You take your shoes off. Put the shoe rack/storage where you take them off. It stops a trail of shoes, muddy feet and losing one of them somewhere between there and the wardrobe or bedroom floor.

By the time you are sitting down/in the kitchen/bathroom, everything has a location you have automatically put it in. As a result, when something is missing, you can follow your coming in routine either physically or in your head/accompanied by actions and it will take you to where it was left.

And plan your exit - you close the front door by pulling the handle shut ONLY with the keys in the same hand. It's a bit clunky sometimes, but you won't ever close the door and then think SHIT, MY KEYS because you have them in the hand - not having them will feel wrong and you're likely to stop and check for your keys before closing the door.

Repeat the entering and leaving routine - and do the same for the kids and their detritus - muscle memory kicks in after a while and you won't even know you're doing it, but it will work, especially for some of the more ND of us who can't afford to trust our conscious brains with something so essential. Trust me, it's helped 2 adults, 4 kids and even the cats know the routines enough to stop and look at you if you haven't followed it right.

Read the instruction booklet, including installation instructions and keep it nearby. It doesn't help when you're trying to work out why the dishwasher isn't cleaning properly to have to then rip the house apart searching for the instruction booklet somewhere in the loft. Whilst you're at it, as you read it, write the serial number, model number and date of purchase (maybe even staple the receipt) onto the front of the booklet. That way, if you need to source a part or claim under guarantee, you've got the details right in front of you, instead of not knowing or looking at a now blank label where the details have rubbed off. And I don't think you'll appreciate how it feels to try and get an engineer out for your tumble dryer that's not working after three months, only to find that you didn't empty the water tray (cue 'I didn't know I had to do that') and that's why you're getting an error code and wet clothes after 4 hours.

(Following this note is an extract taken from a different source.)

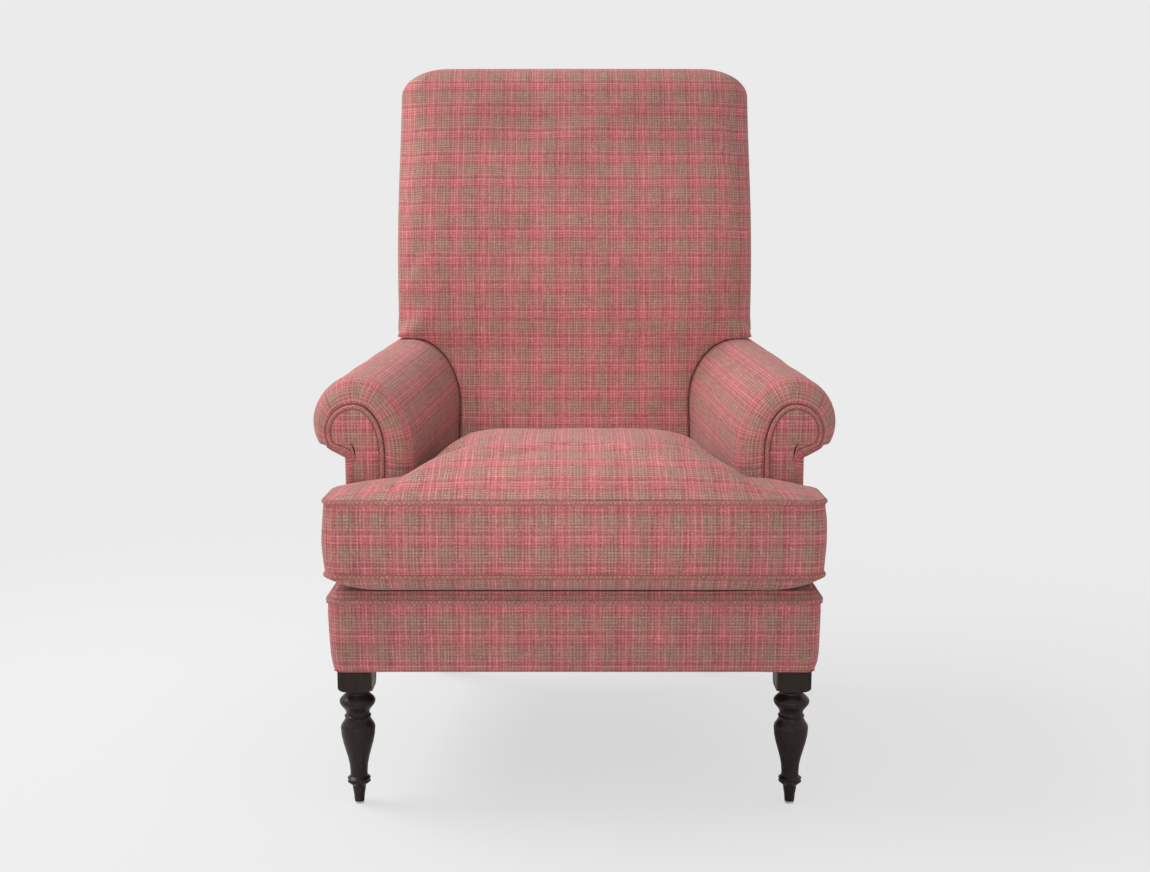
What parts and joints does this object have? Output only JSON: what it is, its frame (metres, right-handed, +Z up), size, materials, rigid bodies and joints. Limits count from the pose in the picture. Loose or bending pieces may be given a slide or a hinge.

When you're fitting things into your kitchen, write the measurements of each space on the wall behind where the appliance is going and the direction & distance of the power supply and water/gas/etc. You'll always forget the size of the space. Include the depth of the space.

Label your chargers and the leads for everything. That way, you won't have to keep 20 that you think might fit something but you can't remember what.

Separate colour charging cables for each person also helps - no, DP, that's not your USB-C lead, it's mine, so give it back and order your own replacement.

Put a sticky label on the back of furniture with the name, model, colourway and dimensions.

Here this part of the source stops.